Search API and web search is not returning most recent tweets for some popular urls

restapi
search
api
urls

#1

tl;dr: Search API and Web search does not return any recent tweets for certain popular domains as a search term. What’s happening here?

The search API and web search is showing inconsistent behaviour with several domains as the search term. While “der-postillon.com” or “abc.net.au” only shows/returns tweets from over a year/over two months ago, e.g. “news.com.au” and most other domains just work fine.

This behaviour holds true for several tools we are using here and started to occur to us already a few months ago with the “postillon”. Now that it happens with abc.net.au (Australian public broadcaster), it starts to hurt.

The streaming API returns tweets for the urls in question though.

We’re wondering whether this is a bug or reflects some “relevance” filtering (hard to believe in the case of abc.net.au) or …


#2

I’m not sure when it changed - but twitter search indexing of URLs definitely did change at some point… i’d blame that over relevance filtering.

You need to use "url:abc url:net.au" to search for any links that have abc.net.au

"news.com.au" works like you said, but i’d still use "url:news.com.au" instead.

"der-postillon.com" fails because of the - i assume: the dash is a special search operator.
Use "url:der url:postillon.com" instead.

I’m guessing it’s because of the way twitter tokenizes and indexes tweet text and url text. Don’t think there’s documentation on exactly how tokenization is handled for search & streaming. But if there is, i’d love to see it.

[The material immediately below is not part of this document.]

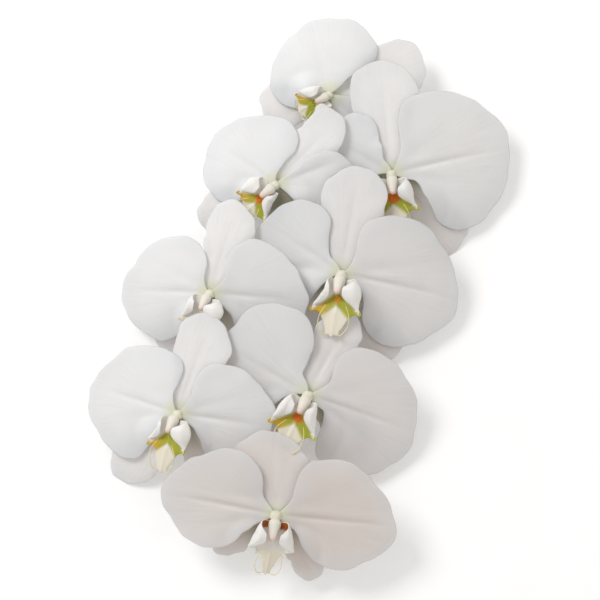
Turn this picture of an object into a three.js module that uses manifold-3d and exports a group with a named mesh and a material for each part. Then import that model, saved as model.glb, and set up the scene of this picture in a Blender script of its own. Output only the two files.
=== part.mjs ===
// A cut spray of a moth orchid (Phalaenopsis), laid on its back on a flat surface with its eight
// open blooms facing up. The rachis (the flowering stem) lies on the surface, a pedicel rises from it
// behind every bloom, and each bloom has three sepals, two petals, a column and a lip.
//
// Millimetres, +Z up. +Y runs from the tip of the spray towards its cut end, +X to the right of a
// viewer who looks down with +Y away from them. The origin is at the centre of the footprint, on the
// surface. Angles are in degrees, counter-clockwise from +X.
import * as THREE from "three";
import { mergeVertices } from "three/addons/utils/BufferGeometryUtils.js";
import Module from "manifold-3d";

const wasm = await Module();
wasm.setup();

// ---------------------------------------------------------------- driving dimensions

const TEPAL_THICKNESS = 0.9;
const RIM_POINTS = 24; // around one sepal or petal
const CLAW_START = 2.9; // how far from the bloom's axis a sepal or petal begins
const CLAW_HALF_WIDTH = 1.7;
const CLAW_SHARE = 0.13; // share of a tepal's length that its narrow claw takes
const SEPAL_LAYER = -2.4; // the sepals' whorl lies behind the petals', at the bloom's axis

const STEM_SIDES = 10;
const STEM_STEPS = 26;
const PEDICEL_SIDES = 8;
const PEDICEL_STEPS = 9;
const PEDICEL_RADIUS = 1.35; // where it leaves the rachis
const OVARY_SWELL = 0.75; // how much thicker the ovary is, just behind the bloom
const OVARY_LENGTH = 9; // the straight stretch behind the bloom
const PEDICEL_GAP = 1.2; // between the ovary's top and the sepals' whorl
const PEDICEL_FLOOR = 2.6; // the lowest that a pedicel's middle lies

const COLUMN_LENGTH = 12.5; // of a bloom of size 1
const COLUMN_FOOT = 1.2; // how far the column's foot stands in front of the bloom's centre
const COLUMN_SIDES = 10;
const COLUMN_LEAN = 52; // how far the column leans from the bloom's facing towards its lip

// Stations of the rachis from its cut end to its tip: x, y and radius.
const RACHIS = [
  [36, 117, 3.2],
  [31, 92, 3.1],
  [18, 56, 3.0],
  [-4, 14, 2.8],
  [-22, -24, 2.5],
  [-32, -58, 2.2],
  [-27, -86, 1.9],
];

// ---------------------------------------------------------------- the eight blooms
// at: the bloom's centre. lean: the slope of its face along x and y. gaze: how far its column and lip
// turn to the left and towards the tip of the spray. crown: the direction opposite its lip. size: of the
// column and lip. node: where along the rachis (0 to 1) its pedicel starts.
// Each tepal: toward is its direction and length its reach from the centre. The next three hold a value
// for its counter-clockwise side and one for its clockwise side. spread is the angle it would open to,
// full how its shoulder runs (smaller is squarer, larger is more pointed), and claw how much it narrows
// near the centre. taper draws the end out to a point where it is above 1. rise is a slope along it, and
// droop and curl are how far its end and its sides drop.
const SEPAL = { full: [0.3, 0.3], claw: [0.1, 0.1], taper: 1, rise: -0.02, droop: 6, curl: 1.5 };
const PETAL = { full: [0.3, 0.3], claw: [0.7, 0.7], taper: 1.5, rise: 0.02, droop: 4, curl: 2 };

const BLOOMS = [
  {
    name: "bloom_1", at: [14.5, 102.5, 17], size: 0.82, node: 0.06,
    lean: [0.06, 0.2], gaze: [13, 8], crown: 28,
    dorsal_sepal: { toward: 22, length: 50.5, spread: [29, 34], droop: 6 },
    petal_left: {
      toward: 75, length: 38.5, spread: [142, 43], full: [0.25, 0.15], claw: [0.42, 0.6], curl: 2.4,
    },
    petal_right: { toward: -45, length: 36, spread: [52, 52] },
    lateral_sepal_left: { toward: 190, length: 35.5, spread: [38, 36] },
    lateral_sepal_right: { toward: 262, length: 33, spread: [32, 32] },
  },
  {
    name: "bloom_2", at: [45, 63, 19], size: 1.0, node: 0.17,
    lean: [0.02, 0.25], gaze: [0, 17], crown: 94,
    dorsal_sepal: { toward: 97, length: 56.5, spread: [30.5, 33] },
    petal_left: { toward: 132, length: 37, spread: [66, 30], full: [0.25, 0.2], claw: [0.5, 1.4] },
    petal_right: {
      toward: 16, length: 61.5, spread: [94, 76], full: [0.47, 0.25], claw: [0.8, 1.2], droop: 14,
    },
    lateral_sepal_left: { toward: 228, length: 44, spread: [32, 32], droop: 2 },
    lateral_sepal_right: { toward: -48, length: 51, spread: [30, 30], droop: 5.4 },
  },
  {
    name: "bloom_3", at: [-12.5, 57.5, 21], size: 0.92, node: 0.29,
    lean: [0.18, 0.25], gaze: [20, 10], crown: 42,
    dorsal_sepal: { toward: 50, length: 47, spread: [20, 30] },
    petal_left: {
      toward: 150, length: 39.5, spread: [58, 100], full: [0.2, 0.2], claw: [0.6, 0.5], droop: 8,
    },
    petal_right: { toward: 5, length: 42, spread: [50, 62], full: [0.45, 0.3], claw: [0.9, 0.6], droop: 8 },
    lateral_sepal_left: { toward: 206, length: 42.5, spread: [32, 30], droop: 5 },
    lateral_sepal_right: { toward: -78, length: 38, spread: [32, 32], droop: 3 },
  },
  {
    name: "bloom_4", at: [20, 13, 23], size: 1.08, node: 0.42,
    lean: [0.06, 0.25], gaze: [10, 6], crown: 83,
    dorsal_sepal: { toward: 80, length: 54, spread: [32, 32] },
    petal_left: { toward: 150, length: 47.5, spread: [78, 57], full: [0.2, 0.2], claw: [0.5, 1.2] },
    petal_right: {
      toward: -16, length: 60.5, spread: [130, 75], full: [0.7, 0.45], claw: [0.75, 1.3], droop: 14,
    },
    lateral_sepal_left: { toward: 232, length: 45, spread: [32, 32] },
    lateral_sepal_right: { toward: -60, length: 50, spread: [30, 32] },
  },
  {
    name: "bloom_5", at: [-45.5, 3.5, 22], size: 0.92, node: 0.54,
    lean: [0.18, 0.25], gaze: [26, 10], crown: 73,
    dorsal_sepal: { toward: 73, length: 47.5, spread: [25, 28.5] },
    petal_left: { toward: 185, length: 44.5, spread: [52, 120], full: [0.2, 0.45], claw: [0.6, 0.62] },
    petal_right: { toward: -8, length: 49, spread: [112, 54], full: [0.55, 0.2], claw: [1.05, 0.7] },
    lateral_sepal_left: { toward: 230, length: 38, spread: [20, 32] },
    lateral_sepal_right: { toward: -68, length: 40, spread: [32, 28] },
  },
  {
    name: "bloom_6", at: [3.5, -47, 25], size: 1.05, node: 0.68,
    lean: [0.06, 0.25], gaze: [8, 8], crown: 66,
    dorsal_sepal: { toward: 63, length: 46, spread: [27, 27], droop: 11 },
    petal_left: { toward: 125, length: 52, spread: [95, 63], full: [0.27, 0.43], claw: [0.75, 1.35] },
    petal_right: {
      toward: -27, length: 58.5, spread: [117, 91], full: [0.57, 0.55], claw: [0.95, 1.45], droop: 14,
    },
    lateral_sepal_left: { toward: 222, length: 38, spread: [30, 28] },
    lateral_sepal_right: { toward: -44, length: 42, spread: [30, 26] },
  },
  {
    name: "bloom_7", at: [-61.5, -56.5, 23.5], size: 1.0, node: 0.8,
    lean: [0.18, 0.25], gaze: [26, 10], crown: 74,
    dorsal_sepal: { toward: 72, length: 52, spread: [25, 32], droop: 5 },
    petal_left: { toward: 165, length: 45.5, spread: [72, 112], full: [0.18, 0.4], claw: [0.8, 0.88] },
    petal_right: { toward: 0, length: 48.5, spread: [108, 66], full: [0.74, 0.2], claw: [0.95, 0.8] },
    lateral_sepal_left: { toward: 228, length: 45.5, spread: [28, 30], droop: 5.4 },
    lateral_sepal_right: { toward: -55, length: 42, spread: [32, 32] },
  },
  {
    name: "bloom_8", at: [-12.5, -106.5, 29], size: 1.1, node: 1,
    lean: [0.0, 0.3], gaze: [2, 30], crown: 82,
    dorsal_sepal: { toward: 105, length: 42, spread: [36, 74], full: [0.3, 0.5], claw: [0.2, 0.3] },
    petal_left: { toward: 168, length: 58, spread: [68, 150], full: [0.55, 1.4], claw: [0.85, 1.1] },
    petal_right: { toward: -11, length: 60.5, spread: [150, 79], full: [1.06, 0.87], claw: [1.0, 1.05] },
    lateral_sepal_left: { toward: 210, length: 36, spread: [24, 20] },
    lateral_sepal_right: { toward: -60, length: 39, spread: [28, 18] },
  },
];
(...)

Unfortunately it’s trial and error to get it to work for these edge cases.


#3

Thanks! I’ll test that. It’s really worrisome that this is not documented anywhere. I mean that’s not a developer problem anymore, that affects the user-experience in a very negative way too. What are they thinking at Twitter?


#4

The query operators are all here: https://dev.twitter.com/rest/public/search

but the url: search quirks are just something to do with the tokenizer or something else that’s in the indexing that makes it behave that way.


#5

Thanks, I’ve seen that change in October and just did not pay attention to it because I did not expect it to break things that worked so far, what I would consider good practice as long as you don’t announce it. Therefore I just forgot about it. The inconsistency, as said most urls still work the old way, is another annoying surprise. Whatever, I hope I can sort out a way that works reliably. We have to query a lot of urls. Checking every single one by hand repeatedly, because we have to expect unannounced changes that break everything again would render our project here unfeasible.


#6

Hi,
I’ve been rising a similar issue here: Twitter search for domain name fails

Thank you Igor for a nice hint with url:. However, it seems to be bogus too:

If I search for “influencive.com” over API I get 160 tweets.
If I search for “url:influencive url:com” I get mere 58 tweets.

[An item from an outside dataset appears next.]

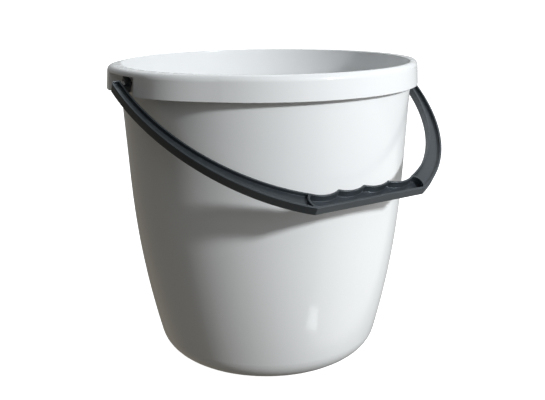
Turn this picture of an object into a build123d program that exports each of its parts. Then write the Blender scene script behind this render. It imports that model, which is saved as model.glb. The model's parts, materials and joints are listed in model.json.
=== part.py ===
from build123d import *
import math
import os

# A round moulded pail with a turned-over rim and a swinging bail handle, in two pieces.
# Millimetres. The origin is the centre of the base, on the ground, with +Z up.
# The bail turns about a line along X and rests on the -Y side.

# ---- driving dimensions: pail ----
HEIGHT = 268.0              # ground to the crest of the rim
WALL = 2.0                  # wall thickness
BASE_THICKNESS = 2.0
UPPER_RADIUS = 128.2        # outside of the wall at the foot of the rim skirt
UPPER_DRAFT = 0.05          # radius lost per millimetre of depth on the straight upper wall
BELLY_HEIGHT = 165.0        # below this the wall curves inwards
BELLY_CURVE = 760.0         # radius of that long curve
CORNER_TOP = 20.0           # height where the rounded bottom corner starts
FOOT_WIDTH = 9.0            # width of the flat ring the pail stands on
FOOT_RECESS = 1.2           # how far the base is raised inside that ring

# ---- driving dimensions: rim ----
SKIRT_HEIGHT = 19.7         # crest to the skirt's lower edge
SKIRT_RADIUS = 134.4        # outside of the skirt at its lower edge
SKIRT_TAPER = 1.0           # radius lost between the lower edge and the crest
SKIRT_THICKNESS = 2.0
CREST_ROUND = 5.0           # outer rounding of the crest
LIP_ROUND = 1.1             # inner rounding of the crest
EAR_BULGE_FOOT = 5.6        # extra radius at the two ears, at the skirt's lower edge
EAR_BULGE_CREST = 5.0       # extra radius at the two ears, at the crest
EAR_FULL = 16.0             # degrees each side of a pivot that keep the whole bulge
EAR_END = 44.0              # degrees from a pivot where the bulge has faded out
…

With other domain names it seems to work as you describe. So, the influencive.com case is either a bug, or we still don’t know a proper way to search for tweets with urls.

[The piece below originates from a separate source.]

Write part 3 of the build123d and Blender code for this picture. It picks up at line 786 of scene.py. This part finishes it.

I invite @andypiper here, hope we can get some help here.
Thank you.


#7

@ArturBrugeman: Have you made sure that the additional tweets are not false positives that don’t contain a URL? That’s what happened in our case after I’ve switched search terms. Actually a positive side effect. In my experience the . is equivalent to a space i.e. an AND operator.


#8

Hi @FlxVctr, thank you for a hint. I didn’t make sure additional tweets were not false positives. Now I looked a little deeper.

Here is an example tweet:

Found with “influencive.com”, not found with “url:influencive url:com”. I will check other tweets later, but it still seems like something is wrong here.


#9

@ArturBrugeman Oh. Yep, indeed it should have catched this one. I’ve tested with about 30 Australian websites and there the numbers (of Tweets actually pointing to the respective, if necessary unshortened, URL) were sometimes less than 5% less, but mostly significantly higher. Let us definitely know what you can find out on your side.

Just to make sure: Your searches are made exactly over the same Tweet ID range?


#10

@FlxVctr thanks for the hint, I didn’t specify any tweet id range - just collected everything search api would give. I will try to play around with id ranges too. Will get back to this when time allows. Thank you!


#11

I’m having this problem too, and again, I first reported it here: Search no longer shows domain-tweets searches from within shortened url’s And now it’s back again. Effecting Twitter Search, Tweetdeck, but strongly not HootSuite I hear!?